BTIG cut its price target on Braze to $25 from $45 while maintaining a Buy; the stock trades at $19.21, down ~41% YTD (52-week high $43.89) and down over 40% in the past six months. BTIG lowered gross margin and gross profit estimates but left revenue growth and operating margin forecasts unchanged, valuing the shares at ~16x EV/2027 estimated free cash flow and citing potential organic growth reacceleration and an improving AI narrative ahead of March 24 earnings. Other analysts' targets vary widely (DA Davidson $30, Cantor Fitzgerald $38, Stifel $40, Needham $50), indicating mixed views and event-driven upside/downside around the imminent report.

Analysis

The market appears to be compressing multiples on software names where incremental product innovation (generative AI) materially changes unit economics.
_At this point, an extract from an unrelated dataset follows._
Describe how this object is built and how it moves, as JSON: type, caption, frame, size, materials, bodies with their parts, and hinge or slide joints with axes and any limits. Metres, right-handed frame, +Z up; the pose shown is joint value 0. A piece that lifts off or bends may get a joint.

For a mid-cap engagement platform, the second‑order effect is that faster feature release cadence increases per‑customer compute and inference costs, so gross margin trajectories will now be driven as much by cloud/GPU spend per MAU as by traditional SaaS operating leverage. Monitor unit economics (cloud cost per MAU, ARR per customer, NDR) rather than headline revenue growth to see whether value is being genuinely created or simply rerouted into third‑party infrastructure vendors. Competitive dynamics favor firms that can both demonstrate clear ROI lift to customers and control the infrastructure path — either by passing costs via usage pricing or locking in long‑term enterprise contracts. Large cloud‑backed incumbents and platform bundles can undercut pure‑play vendors on price or integrated data services, making enterprise retention and expansion the key differentiator. The beneficiaries of a successful AI rollout are likely to be GPU/infra suppliers and managed hardware providers rather than the API-only integrators unless the vendor proves durable pricing power. Timing and risks are layered: the next earnings beat or clear AI monetization cadence can re-rate the stock within weeks, while sustained gross‑margin pressure or churn can compress value over quarters. Tail risks include a sudden jump in inference costs, contract repricing to per‑usage models, or a sector-wide rotation out of software; reversals come from explicit guidance on AI revenue contribution, disclosed cloud cost trends, or customer‑level ROI case studies that enable premium pricing and margin recovery.